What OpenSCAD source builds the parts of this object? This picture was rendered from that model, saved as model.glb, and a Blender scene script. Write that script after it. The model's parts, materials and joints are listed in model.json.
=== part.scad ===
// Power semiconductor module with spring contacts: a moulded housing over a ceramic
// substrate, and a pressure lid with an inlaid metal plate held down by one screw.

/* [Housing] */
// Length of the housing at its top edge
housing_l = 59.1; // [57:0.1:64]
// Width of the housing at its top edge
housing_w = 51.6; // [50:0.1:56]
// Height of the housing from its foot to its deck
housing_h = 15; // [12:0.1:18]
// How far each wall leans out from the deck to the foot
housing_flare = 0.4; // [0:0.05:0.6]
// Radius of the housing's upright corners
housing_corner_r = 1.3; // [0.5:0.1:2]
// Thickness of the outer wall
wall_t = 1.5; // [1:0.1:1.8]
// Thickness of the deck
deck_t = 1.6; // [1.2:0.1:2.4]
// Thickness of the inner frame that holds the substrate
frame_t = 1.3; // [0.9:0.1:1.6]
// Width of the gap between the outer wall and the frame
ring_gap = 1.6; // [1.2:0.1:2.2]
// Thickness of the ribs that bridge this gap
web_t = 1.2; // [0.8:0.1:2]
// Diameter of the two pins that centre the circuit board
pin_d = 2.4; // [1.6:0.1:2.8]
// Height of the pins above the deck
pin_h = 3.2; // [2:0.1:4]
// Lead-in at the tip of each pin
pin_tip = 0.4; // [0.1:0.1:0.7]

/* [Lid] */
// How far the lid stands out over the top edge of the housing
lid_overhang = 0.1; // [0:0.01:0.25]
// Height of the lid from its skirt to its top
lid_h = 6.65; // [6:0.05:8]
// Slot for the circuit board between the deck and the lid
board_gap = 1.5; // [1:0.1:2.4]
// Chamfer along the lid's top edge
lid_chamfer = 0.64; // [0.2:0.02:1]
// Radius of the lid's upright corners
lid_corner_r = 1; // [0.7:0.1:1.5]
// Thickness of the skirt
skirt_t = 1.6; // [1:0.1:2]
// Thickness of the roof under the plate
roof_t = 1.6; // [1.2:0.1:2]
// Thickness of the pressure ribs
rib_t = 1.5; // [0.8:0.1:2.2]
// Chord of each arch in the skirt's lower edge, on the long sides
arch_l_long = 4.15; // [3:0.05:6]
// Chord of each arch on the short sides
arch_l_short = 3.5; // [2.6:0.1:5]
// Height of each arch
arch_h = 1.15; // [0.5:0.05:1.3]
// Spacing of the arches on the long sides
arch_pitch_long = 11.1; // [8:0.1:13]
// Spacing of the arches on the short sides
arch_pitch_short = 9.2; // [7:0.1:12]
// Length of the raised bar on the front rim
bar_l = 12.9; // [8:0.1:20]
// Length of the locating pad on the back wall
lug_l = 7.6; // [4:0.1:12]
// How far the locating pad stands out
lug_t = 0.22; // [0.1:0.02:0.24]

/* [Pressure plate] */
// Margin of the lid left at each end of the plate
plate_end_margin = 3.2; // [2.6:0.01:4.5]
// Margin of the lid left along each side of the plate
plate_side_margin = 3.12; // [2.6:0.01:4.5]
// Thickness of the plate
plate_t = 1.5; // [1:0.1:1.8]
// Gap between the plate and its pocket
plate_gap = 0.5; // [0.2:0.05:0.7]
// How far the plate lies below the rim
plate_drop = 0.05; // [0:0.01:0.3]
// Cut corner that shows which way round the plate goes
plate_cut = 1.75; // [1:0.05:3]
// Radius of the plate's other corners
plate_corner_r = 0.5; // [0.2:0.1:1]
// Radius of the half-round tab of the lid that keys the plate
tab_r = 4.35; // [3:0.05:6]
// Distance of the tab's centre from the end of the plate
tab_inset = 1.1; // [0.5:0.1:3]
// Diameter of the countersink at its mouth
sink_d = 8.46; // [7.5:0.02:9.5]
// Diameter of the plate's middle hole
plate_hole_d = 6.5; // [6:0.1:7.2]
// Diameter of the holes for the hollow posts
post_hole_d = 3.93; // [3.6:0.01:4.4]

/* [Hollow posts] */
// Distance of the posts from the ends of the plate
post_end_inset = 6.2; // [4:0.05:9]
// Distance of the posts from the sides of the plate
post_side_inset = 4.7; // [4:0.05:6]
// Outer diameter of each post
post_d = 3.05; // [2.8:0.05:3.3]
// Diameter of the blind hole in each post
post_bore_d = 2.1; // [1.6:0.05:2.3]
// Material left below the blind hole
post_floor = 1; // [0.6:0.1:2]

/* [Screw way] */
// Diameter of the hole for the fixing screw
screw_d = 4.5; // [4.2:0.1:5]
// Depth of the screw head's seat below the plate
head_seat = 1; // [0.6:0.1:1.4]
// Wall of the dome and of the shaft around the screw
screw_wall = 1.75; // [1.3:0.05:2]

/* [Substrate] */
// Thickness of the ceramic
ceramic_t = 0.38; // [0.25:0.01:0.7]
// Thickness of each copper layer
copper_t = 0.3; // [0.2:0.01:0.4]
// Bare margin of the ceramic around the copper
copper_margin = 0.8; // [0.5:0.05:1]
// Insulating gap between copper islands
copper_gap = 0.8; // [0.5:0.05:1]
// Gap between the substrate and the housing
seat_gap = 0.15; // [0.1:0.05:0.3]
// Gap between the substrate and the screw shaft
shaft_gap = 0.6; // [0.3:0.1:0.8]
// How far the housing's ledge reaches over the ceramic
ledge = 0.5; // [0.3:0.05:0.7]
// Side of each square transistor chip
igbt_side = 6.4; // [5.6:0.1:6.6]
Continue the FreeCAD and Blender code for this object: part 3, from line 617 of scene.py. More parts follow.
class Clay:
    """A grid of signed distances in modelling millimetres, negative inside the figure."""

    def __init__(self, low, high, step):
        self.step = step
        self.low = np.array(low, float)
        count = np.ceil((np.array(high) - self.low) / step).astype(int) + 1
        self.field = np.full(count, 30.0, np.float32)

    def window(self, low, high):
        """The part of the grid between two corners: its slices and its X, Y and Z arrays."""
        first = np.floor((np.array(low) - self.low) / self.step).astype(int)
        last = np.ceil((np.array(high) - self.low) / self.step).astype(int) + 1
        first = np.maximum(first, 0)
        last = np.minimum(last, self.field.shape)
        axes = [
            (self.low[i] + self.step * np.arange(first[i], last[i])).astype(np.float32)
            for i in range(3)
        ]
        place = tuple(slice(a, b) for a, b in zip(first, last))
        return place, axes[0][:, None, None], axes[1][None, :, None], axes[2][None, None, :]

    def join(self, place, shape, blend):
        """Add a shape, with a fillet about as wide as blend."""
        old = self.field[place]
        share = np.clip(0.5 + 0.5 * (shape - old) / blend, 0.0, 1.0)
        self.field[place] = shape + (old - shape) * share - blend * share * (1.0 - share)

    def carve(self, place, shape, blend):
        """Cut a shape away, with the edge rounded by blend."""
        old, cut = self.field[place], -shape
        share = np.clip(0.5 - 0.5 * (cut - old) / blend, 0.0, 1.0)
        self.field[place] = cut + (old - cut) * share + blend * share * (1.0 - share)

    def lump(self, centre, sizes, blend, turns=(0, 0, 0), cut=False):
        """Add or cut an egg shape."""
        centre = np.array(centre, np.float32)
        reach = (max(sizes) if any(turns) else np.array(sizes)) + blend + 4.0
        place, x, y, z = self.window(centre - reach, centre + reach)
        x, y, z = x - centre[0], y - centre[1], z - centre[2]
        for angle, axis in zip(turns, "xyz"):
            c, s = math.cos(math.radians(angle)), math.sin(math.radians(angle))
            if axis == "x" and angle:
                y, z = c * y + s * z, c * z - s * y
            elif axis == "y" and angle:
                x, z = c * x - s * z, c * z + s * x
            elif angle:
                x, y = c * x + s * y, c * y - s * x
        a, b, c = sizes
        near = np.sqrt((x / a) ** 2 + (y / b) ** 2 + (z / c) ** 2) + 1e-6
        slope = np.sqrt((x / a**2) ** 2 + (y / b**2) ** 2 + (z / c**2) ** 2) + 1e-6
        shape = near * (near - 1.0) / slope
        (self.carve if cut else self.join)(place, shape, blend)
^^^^
*Task statement*: Within the listing above, extract exactly the lines from the line with "Continue the FreeCAD" to the line with "self.field = np.full(count, 30.0, np.float32)", the two named lines included, and no others.

*Full output*:
Continue the FreeCAD and Blender code for this object: part 3, from line 617 of scene.py. More parts follow.
class Clay:
    """A grid of signed distances in modelling millimetres, negative inside the figure."""

    def __init__(self, low, high, step):
        self.step = step
        self.low = np.array(low, float)
        count = np.ceil((np.array(high) - self.low) / step).astype(int) + 1
        self.field = np.full(count, 30.0, np.float32)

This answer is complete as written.